Des algues de glace découvertes au lac Saint-Pierre

Le professeur Jean-Jacques Frenette de l'UQTR.

Le phénomène des algues de glace est connu depuis plus d'une vingtaine d'années dans les milieux marins des régions polaires. Ce que les scientifiques ignoraient jusqu'à tout récemment, toutefois, c'est que des communautés microbiennes abondantes vivent aussi sous le couvert de glace fluviale, en eau douce.


Quelque recherches antérieure au lac Vostok, en Antarctique, au lac Baïkal, en Russie, et même dans les lacs de montagnes en Espagne avaient démontré la présence d'algues de glace en eau douce. Mais jusqu'à tout récemment, les chercheurs ignoraient qu'on en trouve aussi sous la glace des rivières et des fleuves.

C'est au lac Saint-Pierre, cet élargissement du fleuve Saint-Laurent, que la découverte a été faite par le professeur Jean-Jacques Frenette et son équipe du département de Chimie-Biologie de l'Université du Québec à Trois-Rivières.



Cette nouvelle connaissance permettra de mieux comprendre le rôle des communautés microbiennes dans le réseau trophique en eau douce.

Formé au départ en océanographie, le professeur Frenette raconte qu'il voulait faire cette enquête scientifique depuis déjà un bon moment. «Je me souvenais de cette histoire-là d'algues de glaces en milieu marin et je me suis toujours demandé ce qui pourrait empêcher d'avoir aussi des algues de glace en eau douce», dit-il.

Il faut dire que l'eau salée crée un phénomène qui lui est propre. Lorsque la glace se forme en milieu marin, le sel se sépare de l'eau, ce qui laisse dans le processus un nombre infini de petits canaux dans la glace. Ces canaux sont autant de niches pouvant être colonisées par divers micro-organismes.

Le professeur Frenette a constaté que ce même genre de canaux ont aussi été trouvés dans la glace des milieux d'eau douce. «Lors du processus de gel et de dégel dans l'eau douce il se crée un fractionnement par changement de densité de la glace qui met en place ces canaux. Ça crée un espace physique colonisable», explique le professeur Frenette.



Des recherches effectuées au lac Saint-Pierre, révèlent que la face inférieure de la couche de glace qui se forme en hiver est elle aussi tapissée d'une riche colonie de micro-organismes qui logent dans ces canaux verticaux minuscules de 1 à 5 millimètres de diamètre.

Pour le professeur Frenette, il s'agit là d'une découverte importante puisque la chaîne trophique qui se loge dans les interstices de la glace explique non seulement comment certains organismes plus gros arrivent à se nourrir en hiver, mais aussi comment est supportée la vie à son retour de la léthargie hivernale, au printemps.
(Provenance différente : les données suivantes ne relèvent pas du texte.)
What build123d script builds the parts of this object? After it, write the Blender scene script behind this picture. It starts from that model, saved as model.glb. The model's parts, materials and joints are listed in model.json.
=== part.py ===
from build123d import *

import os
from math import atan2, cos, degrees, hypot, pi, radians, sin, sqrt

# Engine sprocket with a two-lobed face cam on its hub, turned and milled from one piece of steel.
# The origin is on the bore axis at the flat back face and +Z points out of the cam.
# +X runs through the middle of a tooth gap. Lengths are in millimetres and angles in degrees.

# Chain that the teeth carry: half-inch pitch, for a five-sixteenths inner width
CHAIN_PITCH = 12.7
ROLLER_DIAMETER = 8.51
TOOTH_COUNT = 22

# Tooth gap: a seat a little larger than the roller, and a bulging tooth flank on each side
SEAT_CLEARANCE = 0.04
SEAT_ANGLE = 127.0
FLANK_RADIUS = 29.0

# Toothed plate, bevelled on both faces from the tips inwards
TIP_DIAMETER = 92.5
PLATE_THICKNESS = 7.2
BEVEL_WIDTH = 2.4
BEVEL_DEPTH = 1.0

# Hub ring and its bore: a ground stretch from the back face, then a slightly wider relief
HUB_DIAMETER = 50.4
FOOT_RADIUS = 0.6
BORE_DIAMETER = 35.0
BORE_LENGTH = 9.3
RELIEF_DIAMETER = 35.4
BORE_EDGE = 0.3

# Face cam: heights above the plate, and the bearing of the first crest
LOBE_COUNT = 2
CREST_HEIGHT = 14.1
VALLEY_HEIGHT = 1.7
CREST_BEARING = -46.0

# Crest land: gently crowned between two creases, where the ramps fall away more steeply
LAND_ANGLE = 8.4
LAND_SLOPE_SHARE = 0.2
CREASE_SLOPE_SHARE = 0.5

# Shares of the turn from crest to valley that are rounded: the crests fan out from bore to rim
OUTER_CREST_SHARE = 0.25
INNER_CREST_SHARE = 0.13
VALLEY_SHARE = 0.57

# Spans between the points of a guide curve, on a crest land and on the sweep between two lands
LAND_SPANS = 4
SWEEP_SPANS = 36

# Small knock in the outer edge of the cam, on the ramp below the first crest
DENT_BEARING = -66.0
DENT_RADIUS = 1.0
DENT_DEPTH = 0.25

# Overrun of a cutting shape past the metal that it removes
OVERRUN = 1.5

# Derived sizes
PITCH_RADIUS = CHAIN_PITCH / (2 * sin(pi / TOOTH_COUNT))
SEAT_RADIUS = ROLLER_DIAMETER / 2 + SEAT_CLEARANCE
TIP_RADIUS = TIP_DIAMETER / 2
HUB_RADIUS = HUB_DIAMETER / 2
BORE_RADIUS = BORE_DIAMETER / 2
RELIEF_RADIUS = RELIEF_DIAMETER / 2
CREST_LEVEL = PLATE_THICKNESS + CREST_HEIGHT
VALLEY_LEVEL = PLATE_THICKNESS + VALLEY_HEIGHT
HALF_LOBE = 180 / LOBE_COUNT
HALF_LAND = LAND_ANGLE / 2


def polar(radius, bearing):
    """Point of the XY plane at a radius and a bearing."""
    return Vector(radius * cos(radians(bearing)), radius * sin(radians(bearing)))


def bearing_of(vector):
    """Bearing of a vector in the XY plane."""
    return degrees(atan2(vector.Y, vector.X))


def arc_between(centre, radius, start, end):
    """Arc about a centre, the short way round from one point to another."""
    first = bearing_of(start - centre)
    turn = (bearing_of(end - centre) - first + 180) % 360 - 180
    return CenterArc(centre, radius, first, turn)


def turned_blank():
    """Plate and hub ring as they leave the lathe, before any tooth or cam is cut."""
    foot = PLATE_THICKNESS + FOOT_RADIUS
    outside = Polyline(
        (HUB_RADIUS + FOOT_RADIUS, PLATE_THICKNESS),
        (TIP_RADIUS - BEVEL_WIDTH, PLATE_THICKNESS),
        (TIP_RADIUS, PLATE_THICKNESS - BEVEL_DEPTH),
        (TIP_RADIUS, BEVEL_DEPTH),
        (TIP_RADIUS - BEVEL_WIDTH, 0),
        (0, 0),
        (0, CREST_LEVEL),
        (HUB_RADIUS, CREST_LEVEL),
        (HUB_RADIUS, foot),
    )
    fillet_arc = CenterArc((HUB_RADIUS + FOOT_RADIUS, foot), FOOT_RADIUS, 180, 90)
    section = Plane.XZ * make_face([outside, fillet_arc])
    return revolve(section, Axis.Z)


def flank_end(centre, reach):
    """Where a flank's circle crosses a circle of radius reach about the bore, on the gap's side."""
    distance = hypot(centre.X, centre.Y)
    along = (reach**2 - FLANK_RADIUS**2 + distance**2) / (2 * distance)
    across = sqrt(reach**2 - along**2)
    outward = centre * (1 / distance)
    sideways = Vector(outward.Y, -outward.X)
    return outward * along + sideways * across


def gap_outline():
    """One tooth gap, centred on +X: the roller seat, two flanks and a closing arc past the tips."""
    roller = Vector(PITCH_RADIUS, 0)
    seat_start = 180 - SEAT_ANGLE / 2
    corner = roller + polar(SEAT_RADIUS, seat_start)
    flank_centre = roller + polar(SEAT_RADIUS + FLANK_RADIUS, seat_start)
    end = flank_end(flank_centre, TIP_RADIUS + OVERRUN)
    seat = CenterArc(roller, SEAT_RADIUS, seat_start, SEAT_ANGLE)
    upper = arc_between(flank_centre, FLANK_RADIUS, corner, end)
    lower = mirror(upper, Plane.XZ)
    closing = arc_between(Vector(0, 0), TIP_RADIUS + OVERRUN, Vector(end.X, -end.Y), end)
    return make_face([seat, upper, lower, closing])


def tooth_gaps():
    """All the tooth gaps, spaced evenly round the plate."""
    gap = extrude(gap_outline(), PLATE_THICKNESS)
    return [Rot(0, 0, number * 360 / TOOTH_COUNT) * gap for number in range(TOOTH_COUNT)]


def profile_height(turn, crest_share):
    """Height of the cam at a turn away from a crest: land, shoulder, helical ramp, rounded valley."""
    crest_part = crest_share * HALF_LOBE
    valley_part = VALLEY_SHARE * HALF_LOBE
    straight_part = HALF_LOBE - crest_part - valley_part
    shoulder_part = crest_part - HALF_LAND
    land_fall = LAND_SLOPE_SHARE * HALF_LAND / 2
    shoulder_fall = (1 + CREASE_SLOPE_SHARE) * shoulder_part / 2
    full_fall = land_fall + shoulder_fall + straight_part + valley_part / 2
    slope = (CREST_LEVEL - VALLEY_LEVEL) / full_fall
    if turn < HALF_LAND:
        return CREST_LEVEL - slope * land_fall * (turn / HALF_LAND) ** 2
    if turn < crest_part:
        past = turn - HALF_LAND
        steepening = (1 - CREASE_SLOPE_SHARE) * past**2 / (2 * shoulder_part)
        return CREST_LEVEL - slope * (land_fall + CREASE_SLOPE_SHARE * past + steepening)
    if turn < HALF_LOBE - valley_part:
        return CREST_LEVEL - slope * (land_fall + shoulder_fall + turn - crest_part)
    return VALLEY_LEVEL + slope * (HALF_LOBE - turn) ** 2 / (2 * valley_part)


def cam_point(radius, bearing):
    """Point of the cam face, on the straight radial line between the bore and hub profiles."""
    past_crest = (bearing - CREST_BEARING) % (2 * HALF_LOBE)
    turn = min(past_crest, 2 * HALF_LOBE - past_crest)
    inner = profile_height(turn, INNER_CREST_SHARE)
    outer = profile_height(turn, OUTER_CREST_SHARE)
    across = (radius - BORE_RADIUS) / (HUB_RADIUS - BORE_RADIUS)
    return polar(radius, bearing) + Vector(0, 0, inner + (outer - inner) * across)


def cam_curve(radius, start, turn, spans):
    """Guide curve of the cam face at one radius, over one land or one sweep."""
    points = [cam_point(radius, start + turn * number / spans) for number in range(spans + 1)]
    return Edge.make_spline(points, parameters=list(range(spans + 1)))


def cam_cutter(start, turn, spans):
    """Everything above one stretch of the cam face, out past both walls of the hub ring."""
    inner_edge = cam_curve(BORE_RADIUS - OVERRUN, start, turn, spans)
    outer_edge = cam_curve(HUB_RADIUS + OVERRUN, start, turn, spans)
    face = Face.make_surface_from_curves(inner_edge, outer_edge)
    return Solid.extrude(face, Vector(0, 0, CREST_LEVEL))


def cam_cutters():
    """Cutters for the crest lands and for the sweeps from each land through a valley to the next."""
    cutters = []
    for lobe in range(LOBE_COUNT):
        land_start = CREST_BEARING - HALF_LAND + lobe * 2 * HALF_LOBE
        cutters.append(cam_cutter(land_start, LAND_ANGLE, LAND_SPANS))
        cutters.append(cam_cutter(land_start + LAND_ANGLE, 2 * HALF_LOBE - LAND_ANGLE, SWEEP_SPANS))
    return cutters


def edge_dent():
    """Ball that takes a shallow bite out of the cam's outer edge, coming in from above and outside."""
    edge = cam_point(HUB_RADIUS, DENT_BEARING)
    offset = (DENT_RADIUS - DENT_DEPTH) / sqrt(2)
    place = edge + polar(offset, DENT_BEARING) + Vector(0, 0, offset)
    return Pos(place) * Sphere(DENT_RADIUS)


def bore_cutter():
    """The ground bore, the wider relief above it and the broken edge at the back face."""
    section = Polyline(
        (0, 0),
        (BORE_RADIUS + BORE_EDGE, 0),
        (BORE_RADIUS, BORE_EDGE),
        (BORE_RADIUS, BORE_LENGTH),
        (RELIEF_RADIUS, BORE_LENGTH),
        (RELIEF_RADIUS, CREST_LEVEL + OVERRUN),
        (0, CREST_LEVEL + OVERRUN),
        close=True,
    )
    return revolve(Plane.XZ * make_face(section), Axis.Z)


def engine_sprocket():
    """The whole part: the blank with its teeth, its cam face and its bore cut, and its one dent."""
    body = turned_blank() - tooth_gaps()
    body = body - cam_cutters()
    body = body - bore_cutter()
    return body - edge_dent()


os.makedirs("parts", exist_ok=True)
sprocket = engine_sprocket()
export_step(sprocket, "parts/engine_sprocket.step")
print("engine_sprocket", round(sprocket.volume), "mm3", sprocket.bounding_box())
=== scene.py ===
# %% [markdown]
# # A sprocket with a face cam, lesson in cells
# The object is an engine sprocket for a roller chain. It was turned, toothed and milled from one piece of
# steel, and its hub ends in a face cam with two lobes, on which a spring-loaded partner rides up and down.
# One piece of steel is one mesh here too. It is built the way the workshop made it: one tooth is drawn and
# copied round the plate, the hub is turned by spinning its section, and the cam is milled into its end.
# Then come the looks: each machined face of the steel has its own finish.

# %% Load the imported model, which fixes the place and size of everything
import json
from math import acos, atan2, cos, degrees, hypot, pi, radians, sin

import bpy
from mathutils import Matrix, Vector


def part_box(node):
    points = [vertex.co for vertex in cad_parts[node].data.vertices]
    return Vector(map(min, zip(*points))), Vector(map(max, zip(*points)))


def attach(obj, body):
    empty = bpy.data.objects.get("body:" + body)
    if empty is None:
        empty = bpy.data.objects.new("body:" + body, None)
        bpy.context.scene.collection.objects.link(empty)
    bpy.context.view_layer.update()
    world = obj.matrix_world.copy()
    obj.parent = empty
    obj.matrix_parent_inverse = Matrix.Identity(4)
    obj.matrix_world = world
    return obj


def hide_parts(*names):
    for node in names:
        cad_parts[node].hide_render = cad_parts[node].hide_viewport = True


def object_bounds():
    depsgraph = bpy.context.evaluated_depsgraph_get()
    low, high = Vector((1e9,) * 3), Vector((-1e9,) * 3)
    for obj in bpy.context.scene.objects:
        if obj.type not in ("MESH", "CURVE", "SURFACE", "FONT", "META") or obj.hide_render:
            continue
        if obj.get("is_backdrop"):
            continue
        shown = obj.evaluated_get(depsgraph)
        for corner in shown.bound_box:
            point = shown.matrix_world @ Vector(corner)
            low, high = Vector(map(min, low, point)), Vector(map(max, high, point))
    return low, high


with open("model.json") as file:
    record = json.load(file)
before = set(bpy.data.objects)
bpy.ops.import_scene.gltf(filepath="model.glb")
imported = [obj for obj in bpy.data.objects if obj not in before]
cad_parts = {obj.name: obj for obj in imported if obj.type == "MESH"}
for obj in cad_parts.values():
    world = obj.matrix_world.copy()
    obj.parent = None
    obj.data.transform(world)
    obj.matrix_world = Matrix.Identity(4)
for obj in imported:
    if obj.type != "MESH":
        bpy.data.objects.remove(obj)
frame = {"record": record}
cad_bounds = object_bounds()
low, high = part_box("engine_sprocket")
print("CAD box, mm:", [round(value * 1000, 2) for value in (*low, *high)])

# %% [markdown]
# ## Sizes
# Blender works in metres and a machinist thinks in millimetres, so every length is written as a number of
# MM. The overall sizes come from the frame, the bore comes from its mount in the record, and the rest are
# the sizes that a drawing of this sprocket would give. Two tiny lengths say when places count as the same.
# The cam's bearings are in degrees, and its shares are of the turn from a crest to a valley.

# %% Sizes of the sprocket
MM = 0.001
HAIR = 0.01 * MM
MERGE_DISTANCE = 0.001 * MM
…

«On croit que ces algues de glace non seulement supportent la vie pendant l'hiver, mais peuvent fort probablement contribuer à mettre en place les conditions de vie de l'eau libre. Donc, elles ont un rôle extrêmement important à jouer», explique le chercheur.
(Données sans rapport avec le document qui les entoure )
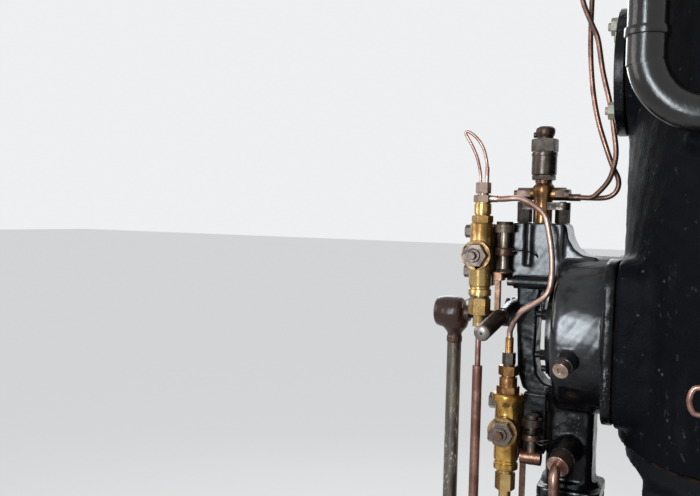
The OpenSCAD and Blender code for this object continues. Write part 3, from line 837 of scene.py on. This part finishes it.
@dataclass
class NodeDress:
    """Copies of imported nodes, welded and given real edges or a cast surface."""

    frame: dict

    def body_of(self, node: str) -> str:
        """The body that carries a node."""
        bodies = self.frame["record"]["behaviour"]["bodies"]
        return next(body for body, nodes in bodies.items() if node in nodes)

    def slot_of(self, node: str) -> str:
        """The record's slot of a node."""
        parts = self.frame["record"]["subparts"]
        return next(p["material_slot"] for p in parts if p["node"] == node)

    def copy(self, node: str) -> Object:
        """A welded copy of a node's mesh, standing for the node.

        Args:
            node: The node.

        Returns:
            The copy, at the origin.
        """
        source = self.frame["nodes"][node]
        mesh = source.data.copy()
        work = bmesh.new()
        work.from_mesh(mesh)
        bmesh.ops.remove_doubles(work, verts=work.verts, dist=WELD)
        flat = math.radians(1.0)
        bmesh.ops.dissolve_limit(work, angle_limit=flat, verts=work.verts, edges=work.edges)
        bmesh.ops.recalc_face_normals(work, faces=work.faces)
        work.to_mesh(mesh)
        work.free()
        mesh.materials.clear()
        return linked(node + "_skin", mesh)

    def edged(
        self, node: str, finish: Finish, *patches: Patch, edge: Edge = Edge.MACHINED
    ) -> Object:
        """Gives a node rounded edges.

        Args:
            node: The node.
            finish: Its finish.
            patches: Parts of it with another finish.
            edge: Size of the rounding.

        Returns:
            The piece.
        """
        obj = self.copy(node)
        obj.data.materials.append(finish.material())
        patch(obj, patches)
        bevel = obj.modifiers.new("rounded", "BEVEL")
        bevel.width = edge.value
        bevel.segments = 2
        bevel.limit_method = "ANGLE"
        bevel.angle_limit = SHARP
        bevel.harden_normals = True
        bevel.use_clamp_overlap = True
        smooth_by_angle(obj)
        return add_to(obj, self.body_of(node), self.slot_of(node), node)

    def cast(self, node: str, finish: Finish, skin: Skin, *patches: Patch) -> Object:
        """Turns a node into a casting: one skin with soft corners and uneven faces.

        The skin is moved along its normals by lumps * (0.7 w(p) + 0.3 f(p) - 0.35), where
        w and f are means of three sines of the position p, coarse and fine, along tilted
        directions. It is then held inside the node's box.

        Args:
            node: The node.
            finish: Its finish.
            skin: Cells, smoothing and unevenness.
            patches: Parts of it with another finish.

        Returns:
            The piece.
        """
        obj = self.copy(node)
        remesh = obj.modifiers.new("skin", "REMESH")
        remesh.mode = "VOXEL"
        remesh.voxel_size = skin.cell
        remesh.use_smooth_shade = True
        soft = obj.modifiers.new("soft", "SMOOTH")
        soft.factor = 0.5
        soft.iterations = skin.passes
        bpy.context.view_layer.update()
        graph = bpy.context.evaluated_depsgraph_get()
        mesh = bpy.data.meshes.new_from_object(obj.evaluated_get(graph))
        obj.modifiers.clear()
        obj.data = mesh
        count = len(mesh.vertices)
        points = np.empty(count * 3, np.float32)
        normals = np.empty(count * 3, np.float32)
        mesh.vertices.foreach_get("co", points)
        mesh.vertices.foreach_get("normal", normals)
        p = points.reshape(-1, 3).astype(float)
        n = normals.reshape(-1, 3).astype(float)
        ways = np.array([[61, 23, -41], [-37, 67, 29], [19, -43, 71]], float)
        wave = np.sin(p @ ways.T * 2.1 + [0.4, 1.9, 3.3]).sum(1) / 3
        fine = np.sin(p @ ways.T[:, ::-1] * 5.3 + [2.2, 0.3, 1.1]).sum(1) / 3
        p += n * ((wave * 0.7 + fine * 0.3 - 0.35) * skin.lumps)[:, None]
        low, high = (np.array(v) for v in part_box(node))
        p = np.clip(p, low, high)
        mesh.vertices.foreach_set("co", p.astype(np.float32).ravel())
        mesh.materials.clear()
        mesh.materials.append(finish.material())
        mesh.polygons.foreach_set("use_smooth", [True] * len(mesh.polygons))
        mesh.update()
        patch(obj, patches)
        return add_to(obj, self.body_of(node), self.slot_of(node), node)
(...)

«Ce qui peut fort probablement se produire au printemps, c'est que lorsque cette glace-là fond, les organismes présents dans la glace sont libérés dans l'eau libre et peuvent servir de source d'ensemencement des communautés microbiennes qui vont passer l'été. Quand elles sont libérées dans le milieu, elles peuvent commencer à se multiplier», dit-il.

«Les algues qu'on a examinées à la microscopie, immédiatement après la fonte de la glace, étaient en parfaite santé», dit-il. Reste maintenant à déterminer dans quelle mesure les communautés de poissons dépendent de cette ressource.

Si l'on perd la couvert hivernal de glace à cause des changements climatiques «on perd un habitat» important, fait valoir le professeur Frenette.